⟨

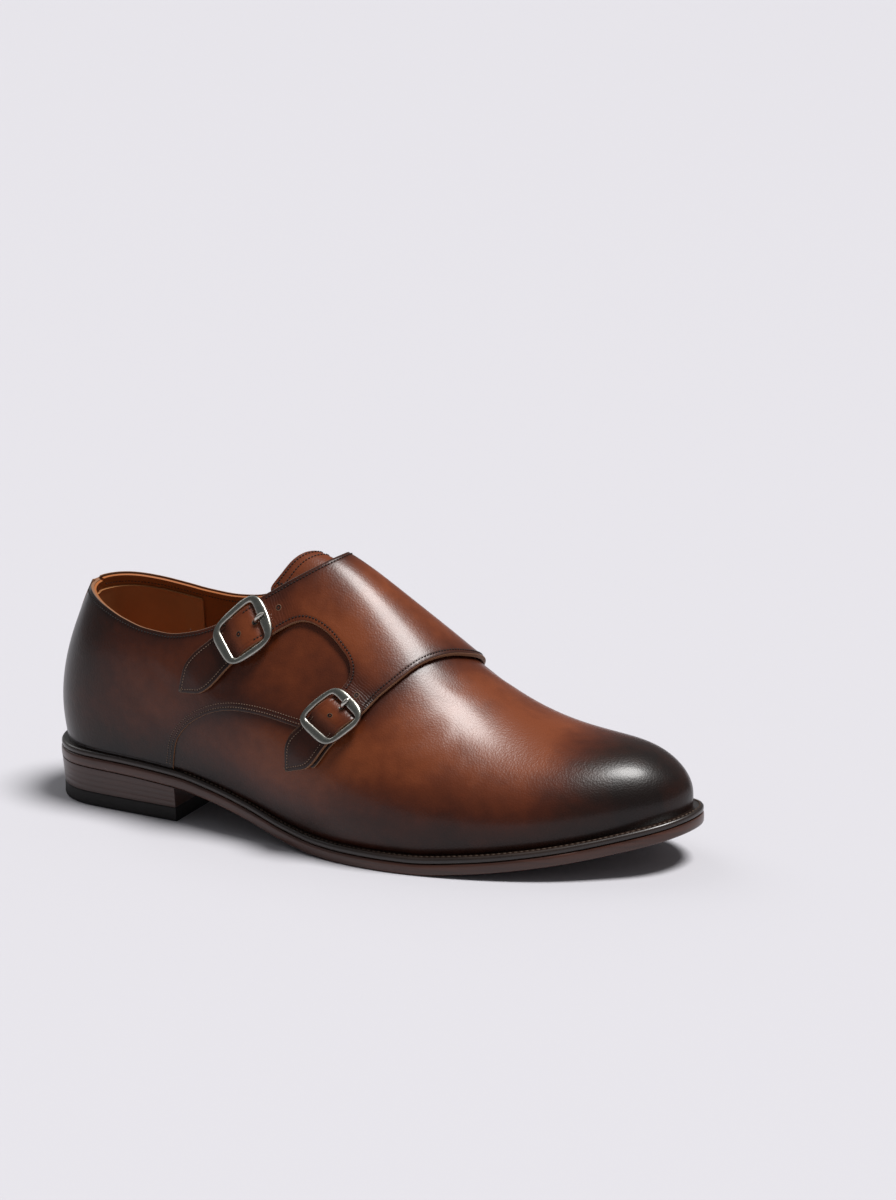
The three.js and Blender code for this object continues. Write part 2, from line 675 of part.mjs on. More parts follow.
const FRAME_TURNS = 36;
const FRAME_RING = 8;
const BAR_PLACES = [-1, -0.86, -0.4, 0, 0.4, 0.86, 1];
function buckle(rows) {
  const [turns, ring] = [FRAME_TURNS, FRAME_RING];
  const places = [];
  for (let i = 0; i < turns; i++)
    for (let j = 0; j < ring; j++) {
      const around = (2 * Math.PI * j) / ring;
      const point = framePoint((2 * Math.PI * i) / turns, 0.5 + 0.5 * Math.cos(around));
      const lift = BUCKLE.lift + (BUCKLE.thick / 2) * (1 + Math.sin(around));
      places.push({ ...point, lift });
    }
  const vertices = strapCurve(rows, places);
  const triangles = [];
  for (let i = 0; i < turns; i++)
    for (let j = 0; j < ring; j++) {
      const [a, b] = [i * ring + j, i * ring + ((j + 1) % ring)];
      const [c, d] = [((i + 1) % turns) * ring + j, ((i + 1) % turns) * ring + ((j + 1) % ring)];
      triangles.push(a, b, d, a, d, c);
    }
  const side = (BUCKLE.wide + BUCKLE.openWide) / 4;
  const bar = BAR_PLACES.map((k) => ({
    t: 0,
    v: k * side,
    lift: Math.abs(k) === 1 ? BUCKLE.lift + BUCKLE.thick / 2 : MIDDLE_BAR.lift,
  }));
  const middle = rod(strapCurve(rows, bar), MIDDLE_BAR.radius);
  return geometryOf(solid(meshOf(vertices, triangles)).add(solid(middle)));
}

const prong = (rows, radius) => rod(strapCurve(rows, PRONG.map((c) => ({ ...c, v: 0 }))), radius);

function strapFlap() {
  let flap = panel(FLAP, FLAP_LIFT, FLAP_LIFT + FLAP_THICK, FLAP_GRID);
  for (const name in STRAPS)
    flap = flap.add(strap(STRAPS[name])).subtract(solid(prong(STRAPS[name], PRONG_RADIUS + GAP)));
  return geometryOf(flap);
}

const tongue = () =>
  geometryOf(panel(TONGUE, -TONGUE_GAP - TONGUE_THICK, -TONGUE_GAP, TONGUE_GRID));

// ---------------------------------------------------------------- assembly
const finish = (color, roughness, metalness = 0) =>
  new THREE.MeshStandardMaterial({ color, roughness, metalness });
const CALF = finish(0x6e3620, 0.4);
const DARK_CALF = finish(0x3a1c12, 0.4);
const SOLE_EDGE = finish(0x4a2a20, 0.5);
const RUBBER = finish(0x1e1a18, 0.8);
const LINING = finish(0xa87444, 0.7);
const PEWTER = finish(0x8c8880, 0.3, 1);

const root = new THREE.Group();
const add = (name, geometry, material) => {
  const mesh = new THREE.Mesh(geometry, material);
  mesh.name = name;
  root.add(mesh);
};
add("outsole", outsole(), SOLE_EDGE);
add("welt", welt(), SOLE_EDGE);
add("heel_stack", heelStack(), SOLE_EDGE);
add("top_lift", topLift(), RUBBER);
add("insole", insole(), LINING);
add("upper", upper(), CALF);
add("tongue", tongue(), CALF);
add("strap_flap", strapFlap(), CALF);
for (const name in STRAPS) {
  add(`buckle_${name}`, buckle(STRAPS[name]), PEWTER);
  add(`prong_${name}`, prong(STRAPS[name], PRONG_RADIUS), PEWTER);
  add(`buckle_tab_${name}`, tab(STRAPS[name], TABS[name]), DARK_CALF);
}
export default root;
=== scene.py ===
"""A man's double monk strap shoe in burnished brown calf, dressed over its CAD frame.

Lengths are in millimetres until a mesh is made. On the leather, `at` runs from the back of
the sole to the toe and `girth` round the last from its ridge, lateral negative and medial
positive. Height above the last's surface is `lift`. In a flat pattern of the leather, `s` is
the length round the heel and along the side, in place of `at`. On a strap, `t` runs ahead from
the middle of its buckle, and `v` across it towards the toe.
"""

import math

import bmesh
import bpy
import numpy as np
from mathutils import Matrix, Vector
from mathutils.geometry import delaunay_2d_cdt


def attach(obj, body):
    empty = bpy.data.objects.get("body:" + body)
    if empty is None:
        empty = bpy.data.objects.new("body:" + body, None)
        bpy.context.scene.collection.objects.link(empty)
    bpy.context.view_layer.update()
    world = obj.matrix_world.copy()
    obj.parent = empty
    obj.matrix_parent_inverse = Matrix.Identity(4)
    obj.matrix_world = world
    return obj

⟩

» What to produce
Copy every line verbatim.

» Answer to this task
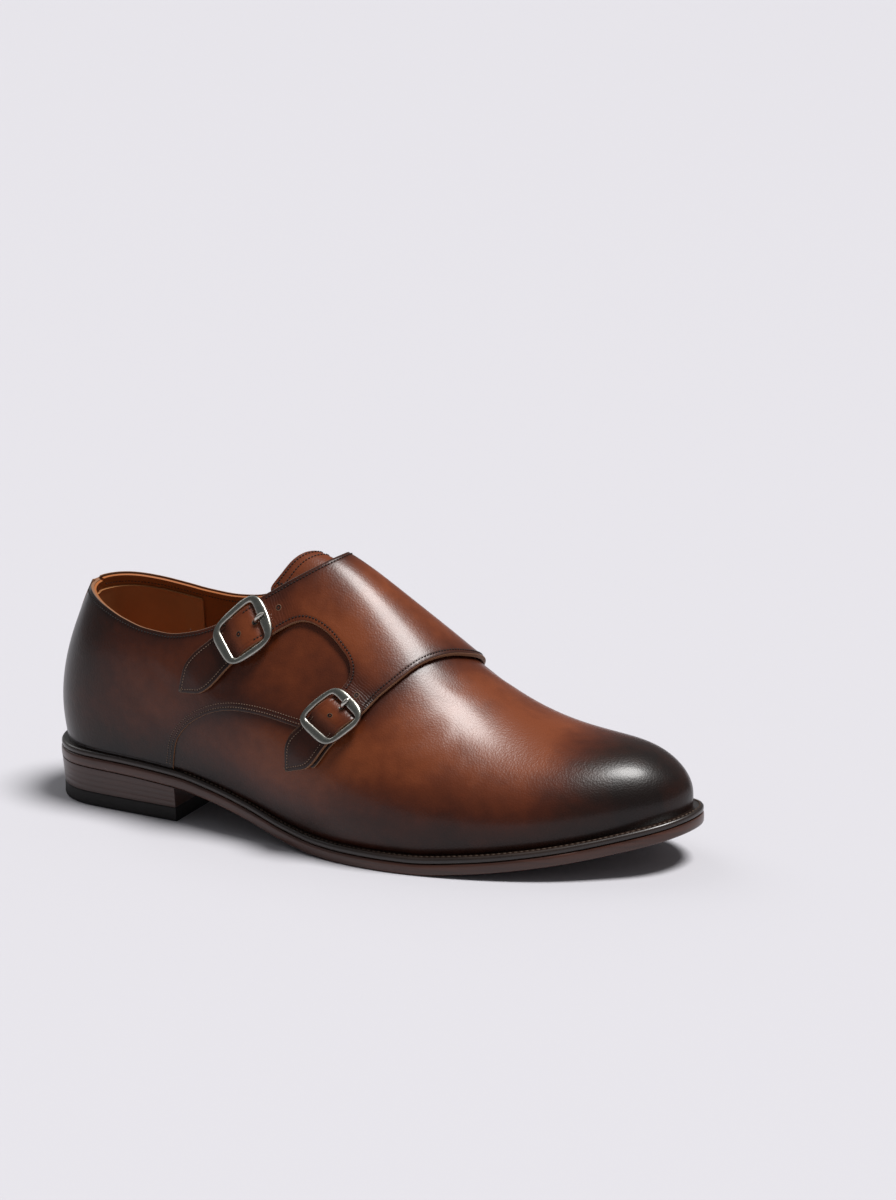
The three.js and Blender code for this object continues. Write part 2, from line 675 of part.mjs on. More parts follow.
const FRAME_TURNS = 36;
const FRAME_RING = 8;
const BAR_PLACES = [-1, -0.86, -0.4, 0, 0.4, 0.86, 1];
function buckle(rows) {
  const [turns, ring] = [FRAME_TURNS, FRAME_RING];
  const places = [];
  for (let i = 0; i < turns; i++)
    for (let j = 0; j < ring; j++) {
      const around = (2 * Math.PI * j) / ring;
      const point = framePoint((2 * Math.PI * i) / turns, 0.5 + 0.5 * Math.cos(around));
      const lift = BUCKLE.lift + (BUCKLE.thick / 2) * (1 + Math.sin(around));
      places.push({ ...point, lift });
    }
  const vertices = strapCurve(rows, places);
  const triangles = [];
  for (let i = 0; i < turns; i++)
    for (let j = 0; j < ring; j++) {
      const [a, b] = [i * ring + j, i * ring + ((j + 1) % ring)];
      const [c, d] = [((i + 1) % turns) * ring + j, ((i + 1) % turns) * ring + ((j + 1) % ring)];
      triangles.push(a, b, d, a, d, c);
    }
  const side = (BUCKLE.wide + BUCKLE.openWide) / 4;
  const bar = BAR_PLACES.map((k) => ({
    t: 0,
    v: k * side,
    lift: Math.abs(k) === 1 ? BUCKLE.lift + BUCKLE.thick / 2 : MIDDLE_BAR.lift,
  }));
  const middle = rod(strapCurve(rows, bar), MIDDLE_BAR.radius);
  return geometryOf(solid(meshOf(vertices, triangles)).add(solid(middle)));
}

const prong = (rows, radius) => rod(strapCurve(rows, PRONG.map((c) => ({ ...c, v: 0 }))), radius);

function strapFlap() {
  let flap = panel(FLAP, FLAP_LIFT, FLAP_LIFT + FLAP_THICK, FLAP_GRID);
  for (const name in STRAPS)
    flap = flap.add(strap(STRAPS[name])).subtract(solid(prong(STRAPS[name], PRONG_RADIUS + GAP)));
  return geometryOf(flap);
}

const tongue = () =>
  geometryOf(panel(TONGUE, -TONGUE_GAP - TONGUE_THICK, -TONGUE_GAP, TONGUE_GRID));

// ---------------------------------------------------------------- assembly
const finish = (color, roughness, metalness = 0) =>
  new THREE.MeshStandardMaterial({ color, roughness, metalness });
const CALF = finish(0x6e3620, 0.4);
const DARK_CALF = finish(0x3a1c12, 0.4);
const SOLE_EDGE = finish(0x4a2a20, 0.5);
const RUBBER = finish(0x1e1a18, 0.8);
const LINING = finish(0xa87444, 0.7);
const PEWTER = finish(0x8c8880, 0.3, 1);

const root = new THREE.Group();
const add = (name, geometry, material) => {
  const mesh = new THREE.Mesh(geometry, material);
  mesh.name = name;
  root.add(mesh);
};
add("outsole", outsole(), SOLE_EDGE);
add("welt", welt(), SOLE_EDGE);
add("heel_stack", heelStack(), SOLE_EDGE);
add("top_lift", topLift(), RUBBER);
add("insole", insole(), LINING);
add("upper", upper(), CALF);
add("tongue", tongue(), CALF);
add("strap_flap", strapFlap(), CALF);
for (const name in STRAPS) {
  add(`buckle_${name}`, buckle(STRAPS[name]), PEWTER);
  add(`prong_${name}`, prong(STRAPS[name], PRONG_RADIUS), PEWTER);
  add(`buckle_tab_${name}`, tab(STRAPS[name], TABS[name]), DARK_CALF);
}
export default root;
=== scene.py ===
"""A man's double monk strap shoe in burnished brown calf, dressed over its CAD frame.

Lengths are in millimetres until a mesh is made. On the leather, `at` runs from the back of
the sole to the toe and `girth` round the last from its ridge, lateral negative and medial
positive. Height above the last's surface is `lift`. In a flat pattern of the leather, `s` is
the length round the heel and along the side, in place of `at`. On a strap, `t` runs ahead from
the middle of its buckle, and `v` across it towards the toe.
"""

import math

import bmesh
import bpy
import numpy as np
from mathutils import Matrix, Vector
from mathutils.geometry import delaunay_2d_cdt


def attach(obj, body):
    empty = bpy.data.objects.get("body:" + body)
    if empty is None:
        empty = bpy.data.objects.new("body:" + body, None)
        bpy.context.scene.collection.objects.link(empty)
    bpy.context.view_layer.update()
    world = obj.matrix_world.copy()
    obj.parent = empty
    obj.matrix_parent_inverse = Matrix.Identity(4)
    obj.matrix_world = world
    return obj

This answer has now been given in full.